Frequently Asked Questions

How soon after an incident should the post-incident review happen?
One to three weeks after systems are fully restored. This window is early enough that participants remember details and decision rationale, but late enough that the team has recovered from the immediate crisis and can think clearly.

Who should participate in the post-incident review?
People directly involved in the response: the incident commander, technical responders, the communications lead, and leadership who need to understand what occurred. Keep the room small and exclude observers or curious parties from other teams, as their presence causes participants to filter what they say.

What is the difference between a blameless review and no accountability?
A blameless review focuses on systemic causes rather than individual fault for normal mistakes made under pressure. It does not mean there are no consequences for egregious negligence or deliberate policy violations -- those are handled through separate personnel processes. The distinction preserves psychological safety so people speak honestly about what happened.

How many action items should a post-incident review produce?
Three to eight concrete improvements depending on incident complexity. Fewer than three suggests you are missing opportunities. More than eight creates a list that overwhelms teams and does not get completed.
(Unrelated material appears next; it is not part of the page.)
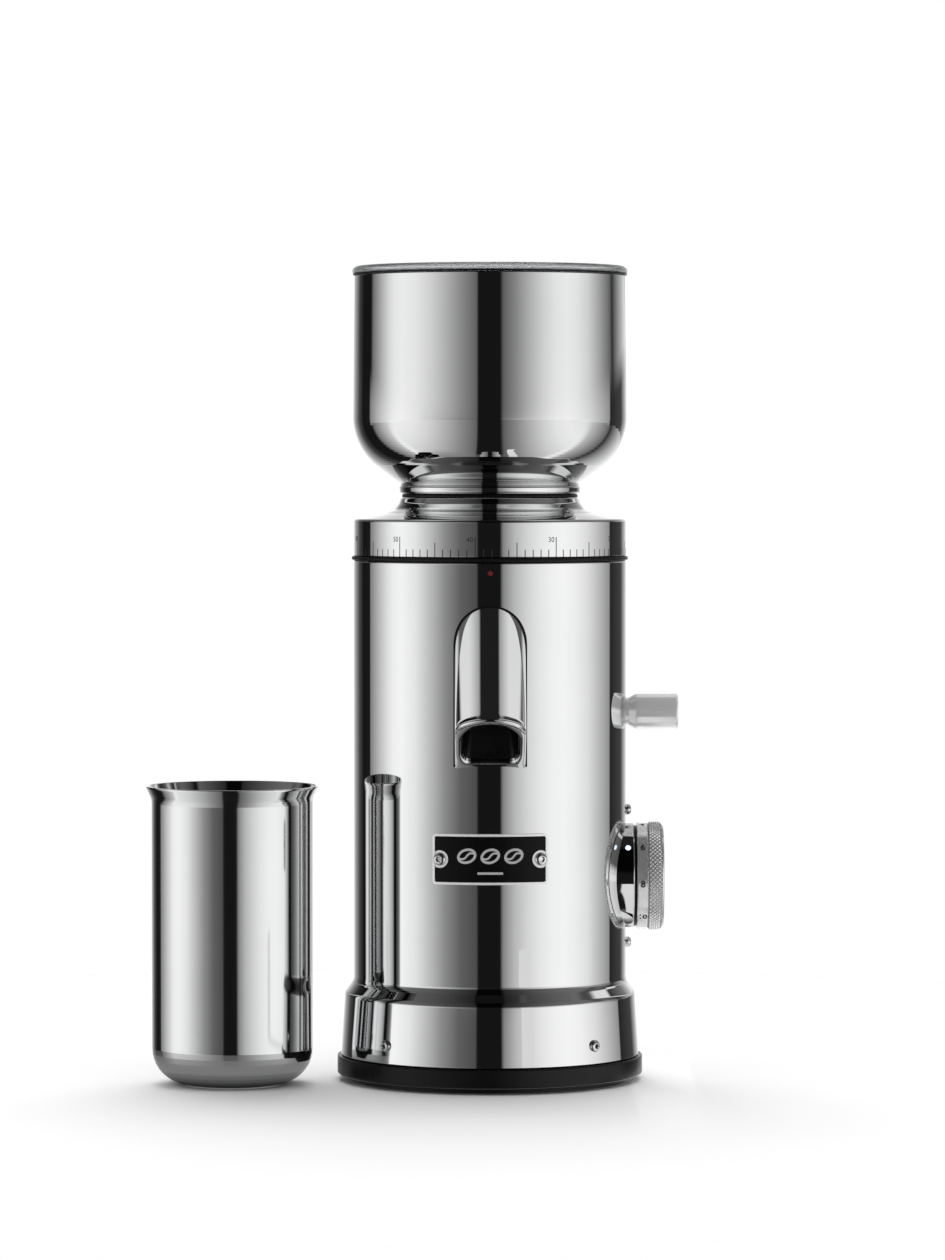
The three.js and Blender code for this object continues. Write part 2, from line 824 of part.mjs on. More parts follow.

Each action item needs a specific owner, a deadline, and a clear description of what done looks like.

How do we prevent action items from being forgotten after the review?
Track them in your normal project management or ticketing system with assigned owners, due dates, and regular status reviews. When leadership actively asks about the status of post-incident improvements, people take them seriously. Without visible tracking and executive attention, action items fade into background noise within weeks.